- [Task description] Copy out the complete listing, word for word.

** BEGIN Source data **

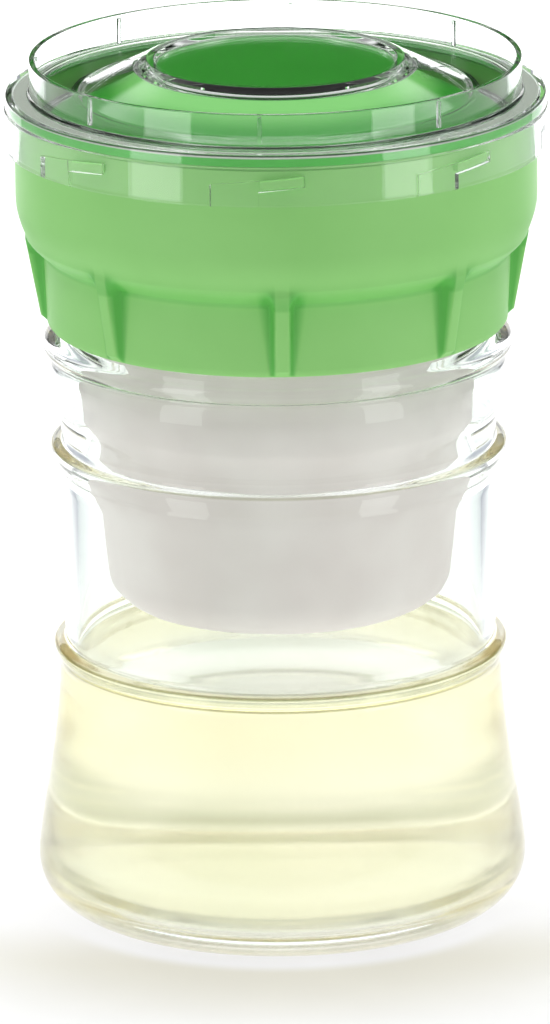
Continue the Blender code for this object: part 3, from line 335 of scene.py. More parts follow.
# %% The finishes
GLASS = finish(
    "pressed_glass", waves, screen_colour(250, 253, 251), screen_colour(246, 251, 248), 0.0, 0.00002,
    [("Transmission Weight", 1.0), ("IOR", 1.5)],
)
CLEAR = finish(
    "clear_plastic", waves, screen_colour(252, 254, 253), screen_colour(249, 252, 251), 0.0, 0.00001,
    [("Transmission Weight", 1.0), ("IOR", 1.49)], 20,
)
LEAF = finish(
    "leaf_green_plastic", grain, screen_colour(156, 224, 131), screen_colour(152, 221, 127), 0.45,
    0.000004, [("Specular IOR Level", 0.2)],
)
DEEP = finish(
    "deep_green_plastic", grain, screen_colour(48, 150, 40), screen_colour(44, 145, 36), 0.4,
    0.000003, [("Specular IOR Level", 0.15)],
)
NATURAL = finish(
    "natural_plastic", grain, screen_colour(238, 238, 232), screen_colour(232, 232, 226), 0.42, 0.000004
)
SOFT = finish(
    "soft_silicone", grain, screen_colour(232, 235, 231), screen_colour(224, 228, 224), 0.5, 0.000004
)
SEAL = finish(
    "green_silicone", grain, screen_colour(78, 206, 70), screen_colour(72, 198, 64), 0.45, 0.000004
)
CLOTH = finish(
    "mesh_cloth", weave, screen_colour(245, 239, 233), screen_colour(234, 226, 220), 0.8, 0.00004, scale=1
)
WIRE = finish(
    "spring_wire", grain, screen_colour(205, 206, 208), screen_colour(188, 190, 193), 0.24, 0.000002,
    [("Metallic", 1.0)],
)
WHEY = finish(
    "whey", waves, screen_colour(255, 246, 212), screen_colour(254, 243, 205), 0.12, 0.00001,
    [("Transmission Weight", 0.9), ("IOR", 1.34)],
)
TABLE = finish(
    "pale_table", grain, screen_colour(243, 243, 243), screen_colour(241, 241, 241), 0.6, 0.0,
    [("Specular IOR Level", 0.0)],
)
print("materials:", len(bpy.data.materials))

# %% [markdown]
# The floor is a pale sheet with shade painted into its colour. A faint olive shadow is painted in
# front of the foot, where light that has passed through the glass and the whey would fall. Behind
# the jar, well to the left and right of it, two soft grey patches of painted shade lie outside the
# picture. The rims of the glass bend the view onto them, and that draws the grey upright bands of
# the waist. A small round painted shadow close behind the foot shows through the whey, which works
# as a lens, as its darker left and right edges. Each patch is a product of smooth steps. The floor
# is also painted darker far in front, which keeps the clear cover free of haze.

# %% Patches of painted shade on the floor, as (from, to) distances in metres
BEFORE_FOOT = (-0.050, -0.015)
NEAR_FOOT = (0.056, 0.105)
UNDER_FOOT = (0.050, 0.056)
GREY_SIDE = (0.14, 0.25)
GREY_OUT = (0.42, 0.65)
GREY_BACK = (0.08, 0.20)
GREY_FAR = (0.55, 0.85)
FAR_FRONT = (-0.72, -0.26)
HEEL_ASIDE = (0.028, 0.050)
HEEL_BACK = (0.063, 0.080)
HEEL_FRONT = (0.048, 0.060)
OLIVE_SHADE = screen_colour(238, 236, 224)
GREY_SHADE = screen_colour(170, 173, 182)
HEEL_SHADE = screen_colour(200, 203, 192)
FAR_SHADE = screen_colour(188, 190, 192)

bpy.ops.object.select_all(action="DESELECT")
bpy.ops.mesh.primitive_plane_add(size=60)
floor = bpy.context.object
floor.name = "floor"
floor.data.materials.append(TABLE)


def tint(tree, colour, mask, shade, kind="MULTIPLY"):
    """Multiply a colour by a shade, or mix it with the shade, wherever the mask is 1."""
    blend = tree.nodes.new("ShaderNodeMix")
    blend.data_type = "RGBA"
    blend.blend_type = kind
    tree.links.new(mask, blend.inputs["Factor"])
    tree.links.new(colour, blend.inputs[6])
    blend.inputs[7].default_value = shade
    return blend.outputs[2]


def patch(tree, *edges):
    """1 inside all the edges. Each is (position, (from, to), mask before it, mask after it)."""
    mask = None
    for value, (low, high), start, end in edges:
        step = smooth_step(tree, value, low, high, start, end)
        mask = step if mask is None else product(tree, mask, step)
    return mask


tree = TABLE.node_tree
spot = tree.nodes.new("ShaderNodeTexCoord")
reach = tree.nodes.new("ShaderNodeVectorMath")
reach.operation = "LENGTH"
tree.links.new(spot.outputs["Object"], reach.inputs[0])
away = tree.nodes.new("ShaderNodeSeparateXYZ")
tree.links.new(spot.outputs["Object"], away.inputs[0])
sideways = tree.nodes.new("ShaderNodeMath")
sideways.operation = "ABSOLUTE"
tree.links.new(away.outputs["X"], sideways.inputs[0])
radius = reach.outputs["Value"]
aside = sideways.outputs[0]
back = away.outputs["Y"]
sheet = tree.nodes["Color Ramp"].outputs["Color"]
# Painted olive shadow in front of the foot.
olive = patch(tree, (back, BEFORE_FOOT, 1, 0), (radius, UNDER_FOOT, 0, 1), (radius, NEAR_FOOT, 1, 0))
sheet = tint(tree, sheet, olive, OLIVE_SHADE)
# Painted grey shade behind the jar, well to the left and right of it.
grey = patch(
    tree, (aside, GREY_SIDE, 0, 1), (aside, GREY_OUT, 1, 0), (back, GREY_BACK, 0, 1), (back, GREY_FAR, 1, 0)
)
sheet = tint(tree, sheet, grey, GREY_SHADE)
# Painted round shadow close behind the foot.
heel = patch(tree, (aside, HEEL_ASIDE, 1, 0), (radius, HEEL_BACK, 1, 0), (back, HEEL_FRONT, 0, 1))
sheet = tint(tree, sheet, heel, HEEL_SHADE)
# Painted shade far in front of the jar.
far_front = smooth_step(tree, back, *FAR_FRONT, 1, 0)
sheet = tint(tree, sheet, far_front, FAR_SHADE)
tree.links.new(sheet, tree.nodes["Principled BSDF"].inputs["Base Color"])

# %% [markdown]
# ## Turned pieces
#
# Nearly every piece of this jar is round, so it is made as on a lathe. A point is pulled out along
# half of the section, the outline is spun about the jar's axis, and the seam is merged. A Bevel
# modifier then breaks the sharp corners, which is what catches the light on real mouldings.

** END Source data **

- [The result]
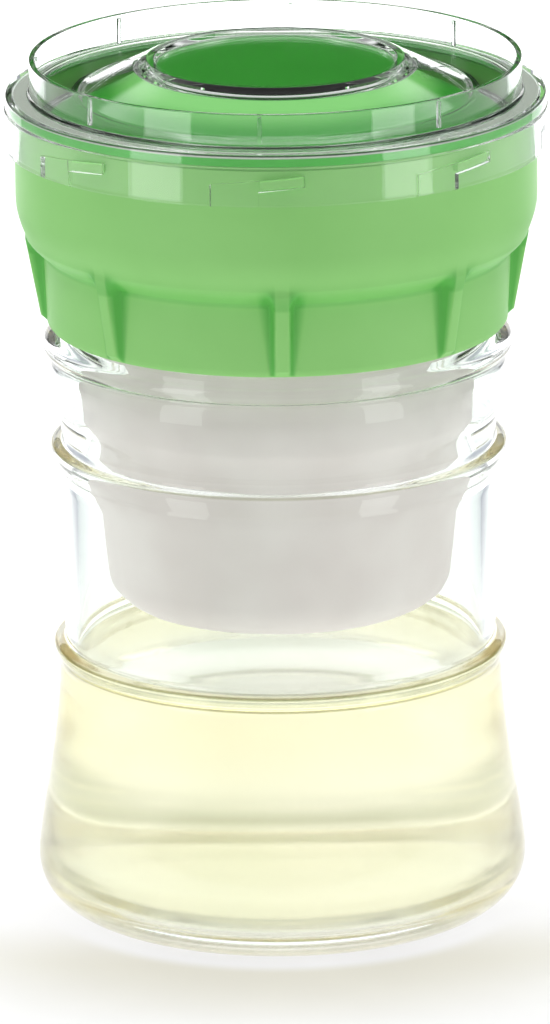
Continue the Blender code for this object: part 3, from line 335 of scene.py. More parts follow.
# %% The finishes
GLASS = finish(
    "pressed_glass", waves, screen_colour(250, 253, 251), screen_colour(246, 251, 248), 0.0, 0.00002,
    [("Transmission Weight", 1.0), ("IOR", 1.5)],
)
CLEAR = finish(
    "clear_plastic", waves, screen_colour(252, 254, 253), screen_colour(249, 252, 251), 0.0, 0.00001,
    [("Transmission Weight", 1.0), ("IOR", 1.49)], 20,
)
LEAF = finish(
    "leaf_green_plastic", grain, screen_colour(156, 224, 131), screen_colour(152, 221, 127), 0.45,
    0.000004, [("Specular IOR Level", 0.2)],
)
DEEP = finish(
    "deep_green_plastic", grain, screen_colour(48, 150, 40), screen_colour(44, 145, 36), 0.4,
    0.000003, [("Specular IOR Level", 0.15)],
)
NATURAL = finish(
    "natural_plastic", grain, screen_colour(238, 238, 232), screen_colour(232, 232, 226), 0.42, 0.000004
)
SOFT = finish(
    "soft_silicone", grain, screen_colour(232, 235, 231), screen_colour(224, 228, 224), 0.5, 0.000004
)
SEAL = finish(
    "green_silicone", grain, screen_colour(78, 206, 70), screen_colour(72, 198, 64), 0.45, 0.000004
)
CLOTH = finish(
    "mesh_cloth", weave, screen_colour(245, 239, 233), screen_colour(234, 226, 220), 0.8, 0.00004, scale=1
)
WIRE = finish(
    "spring_wire", grain, screen_colour(205, 206, 208), screen_colour(188, 190, 193), 0.24, 0.000002,
    [("Metallic", 1.0)],
)
WHEY = finish(
    "whey", waves, screen_colour(255, 246, 212), screen_colour(254, 243, 205), 0.12, 0.00001,
    [("Transmission Weight", 0.9), ("IOR", 1.34)],
)
TABLE = finish(
    "pale_table", grain, screen_colour(243, 243, 243), screen_colour(241, 241, 241), 0.6, 0.0,
    [("Specular IOR Level", 0.0)],
)
print("materials:", len(bpy.data.materials))

# %% [markdown]
# The floor is a pale sheet with shade painted into its colour. A faint olive shadow is painted in
# front of the foot, where light that has passed through the glass and the whey would fall. Behind
# the jar, well to the left and right of it, two soft grey patches of painted shade lie outside the
# picture. The rims of the glass bend the view onto them, and that draws the grey upright bands of
# the waist. A small round painted shadow close behind the foot shows through the whey, which works
# as a lens, as its darker left and right edges. Each patch is a product of smooth steps. The floor
# is also painted darker far in front, which keeps the clear cover free of haze.

# %% Patches of painted shade on the floor, as (from, to) distances in metres
BEFORE_FOOT = (-0.050, -0.015)
NEAR_FOOT = (0.056, 0.105)
UNDER_FOOT = (0.050, 0.056)
GREY_SIDE = (0.14, 0.25)
GREY_OUT = (0.42, 0.65)
GREY_BACK = (0.08, 0.20)
GREY_FAR = (0.55, 0.85)
FAR_FRONT = (-0.72, -0.26)
HEEL_ASIDE = (0.028, 0.050)
HEEL_BACK = (0.063, 0.080)
HEEL_FRONT = (0.048, 0.060)
OLIVE_SHADE = screen_colour(238, 236, 224)
GREY_SHADE = screen_colour(170, 173, 182)
HEEL_SHADE = screen_colour(200, 203, 192)
FAR_SHADE = screen_colour(188, 190, 192)

bpy.ops.object.select_all(action="DESELECT")
bpy.ops.mesh.primitive_plane_add(size=60)
floor = bpy.context.object
floor.name = "floor"
floor.data.materials.append(TABLE)


def tint(tree, colour, mask, shade, kind="MULTIPLY"):
    """Multiply a colour by a shade, or mix it with the shade, wherever the mask is 1."""
    blend = tree.nodes.new("ShaderNodeMix")
    blend.data_type = "RGBA"
    blend.blend_type = kind
    tree.links.new(mask, blend.inputs["Factor"])
    tree.links.new(colour, blend.inputs[6])
    blend.inputs[7].default_value = shade
    return blend.outputs[2]


def patch(tree, *edges):
    """1 inside all the edges. Each is (position, (from, to), mask before it, mask after it)."""
    mask = None
    for value, (low, high), start, end in edges:
        step = smooth_step(tree, value, low, high, start, end)
        mask = step if mask is None else product(tree, mask, step)
    return mask


tree = TABLE.node_tree
spot = tree.nodes.new("ShaderNodeTexCoord")
reach = tree.nodes.new("ShaderNodeVectorMath")
reach.operation = "LENGTH"
tree.links.new(spot.outputs["Object"], reach.inputs[0])
away = tree.nodes.new("ShaderNodeSeparateXYZ")
tree.links.new(spot.outputs["Object"], away.inputs[0])
sideways = tree.nodes.new("ShaderNodeMath")
sideways.operation = "ABSOLUTE"
tree.links.new(away.outputs["X"], sideways.inputs[0])
radius = reach.outputs["Value"]
aside = sideways.outputs[0]
back = away.outputs["Y"]
sheet = tree.nodes["Color Ramp"].outputs["Color"]
# Painted olive shadow in front of the foot.
olive = patch(tree, (back, BEFORE_FOOT, 1, 0), (radius, UNDER_FOOT, 0, 1), (radius, NEAR_FOOT, 1, 0))
sheet = tint(tree, sheet, olive, OLIVE_SHADE)
# Painted grey shade behind the jar, well to the left and right of it.
grey = patch(
    tree, (aside, GREY_SIDE, 0, 1), (aside, GREY_OUT, 1, 0), (back, GREY_BACK, 0, 1), (back, GREY_FAR, 1, 0)
)
sheet = tint(tree, sheet, grey, GREY_SHADE)
# Painted round shadow close behind the foot.
heel = patch(tree, (aside, HEEL_ASIDE, 1, 0), (radius, HEEL_BACK, 1, 0), (back, HEEL_FRONT, 0, 1))
sheet = tint(tree, sheet, heel, HEEL_SHADE)
# Painted shade far in front of the jar.
far_front = smooth_step(tree, back, *FAR_FRONT, 1, 0)
sheet = tint(tree, sheet, far_front, FAR_SHADE)
tree.links.new(sheet, tree.nodes["Principled BSDF"].inputs["Base Color"])

# %% [markdown]
# ## Turned pieces
#
# Nearly every piece of this jar is round, so it is made as on a lathe. A point is pulled out along
# half of the section, the outline is spun about the jar's axis, and the seam is merged. A Bevel
# modifier then breaks the sharp corners, which is what catches the light on real mouldings.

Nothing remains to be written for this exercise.